How frequently should one shampoo?
There is a lot of talk at the moment about not washing your hair. Social media ‘influencers’ have been touting the supposed benefits of not washing your hair. But the science says differently.
Sebum, or what we often think of as oil, is secreted from the sebaceous glands. A sebaceous gland opens into each hair follicle. This sebum is then distributed onto the surface of the skin. Hairs and sebaceous glands are all over the body, with the exception of the palms of the hands, and soles and dorsum of the feet. Converts of the ‘no-shampoo movement’ say that when you shampoo, you strip the hair of its natural oil and then the hair overcompensates. This implies that washing or not washing your hair controls sebum production. This is not the case. Sebum production is a constant. It is predominantly under the control of the sex hormones; androgens, like testosterone, increase oiliness where female hormones decrease oiliness. Not washing your hair isn’t going to slow the production of sebum. The only situation where the lipids coating the hair can be changed by an external influence is if the hair is damaged by chemical treatments, as this can damage the fat layer coating the cuticle of the hair.

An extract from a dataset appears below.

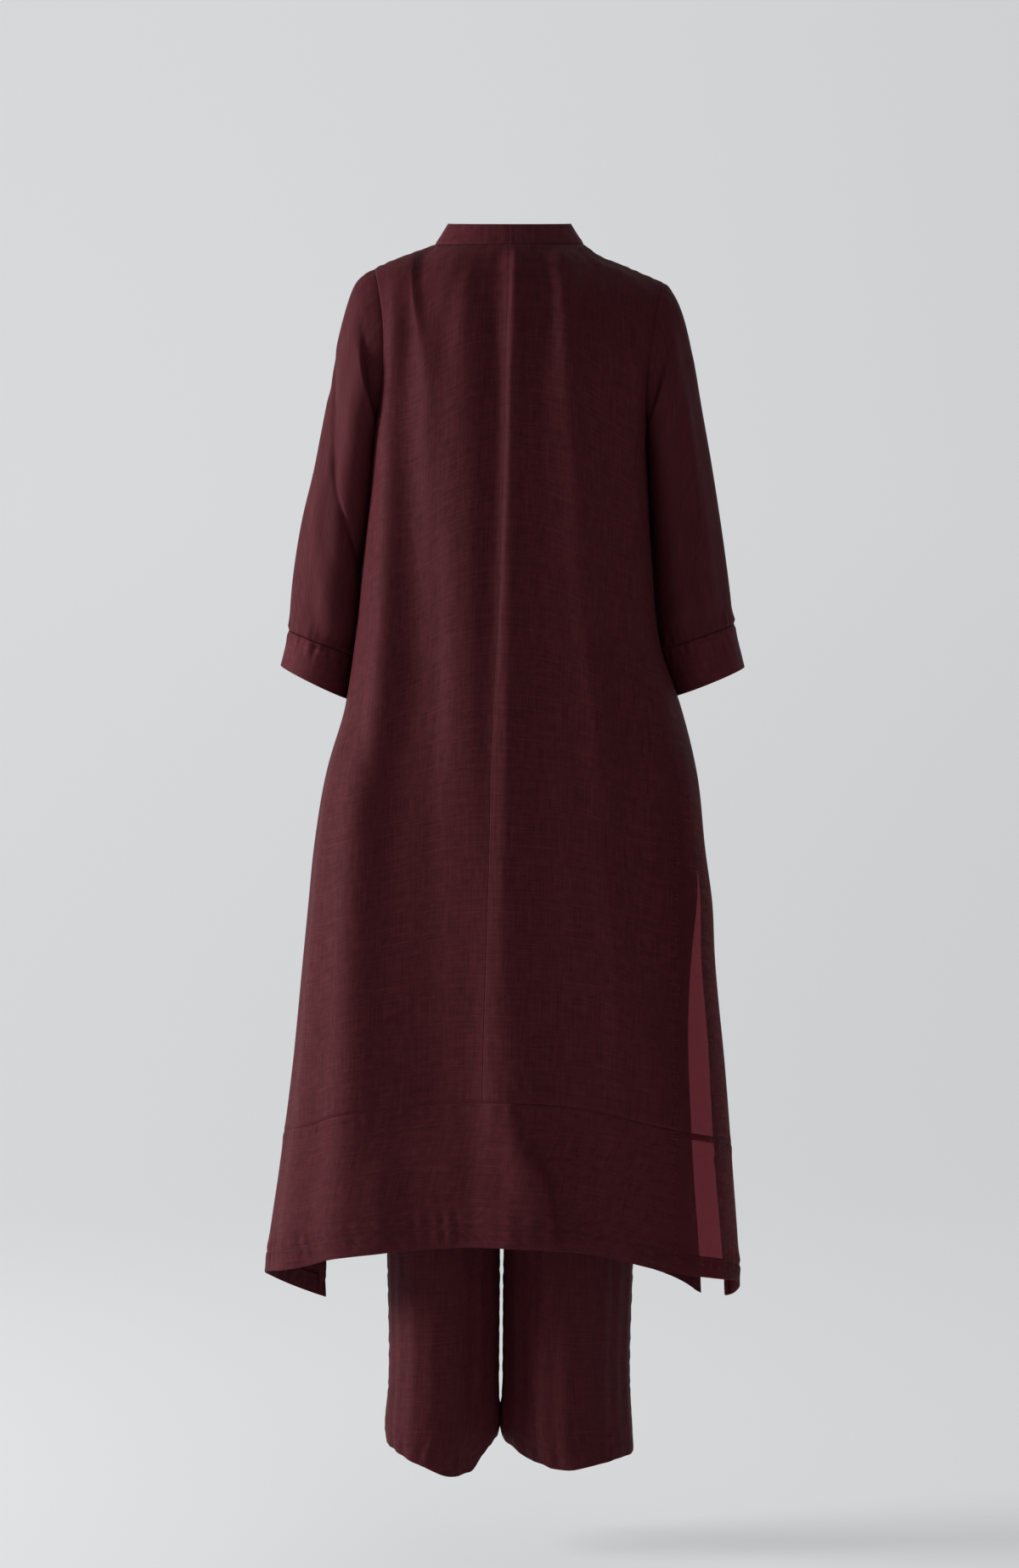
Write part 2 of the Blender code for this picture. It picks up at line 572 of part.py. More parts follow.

The environment on the scalp naturally has microbes. We now refer to it as the scalp microbiome. Just like the gut has bacteria within it, our scalps are hosts to bacteria and fungi too. Overgrowth of certain bacteria and fungi of the scalp (Staphylococcus Epidermidis, Malassezia Globosa, Malassezia Restricta) is correlated to dandruff and scalp disorders. When you don’t wash your hair, disbiosis and overgrowth of these microbes more easily occurs. The Malassezia fungi metabolise triglycerides in sebum, resulting in an unsaturated lipid by-product. The unsaturated lipids irritate the epidermis, resulting in an inflammatory reaction and flaking; dandruff is often the result.
I recommend that my patients aim to wash their hair every day, or at least every second day to prevent the accumulation and breaking down of sebum. I often put it like this; I wash my face and body every day – why would my scalp be any different? It is also important to use shampoos and conditioners that have a similar pH to the skin’s pH – about 5 to 5.5. At this pH, the microorganisms on the skin’s surface are kept in check. Most dirt and sebum are not soluble in water and can’t be removed with water alone. Therefore, a shampoo containing surfactants is needed. Surfactants are compounds that cleanse the hair and scalp by acting as detergents and foaming agents. Using an appropriate shampoo will help to maintain personal hygiene, and reduce scalp inflammation, itching and odour.
It is especially important to wash hair post-exercise. Our scalps naturally sweat, but during exercise, this response is heightened. This creates a warm, humid environment where yeasts can flourish.
If a patient already has flakes/dandruff, they will benefit most from a medicated shampoo, which has the ingredients to kill off the over-colonised yeasts and bacteria on their scalp. Common ingredients used in medicated shampoos include, but are not limited to, zinc pyrithione, octopirox, ketoconazole and selenium sulfide. If the scalp appears healthy, a non-medicated shampoo and regular hair washing will be enough to keep the yeasts at bay.
What about sulphate-free shampoos? They reduce the chances of irritation but it must be said that the chance of irritation from a sulphate-based shampoo is very low anyway.
As for the ‘No-Shampoo’ movement? I have had patients where this has led to irritation, inflammation scaling and scalp odours; I would not recommend it.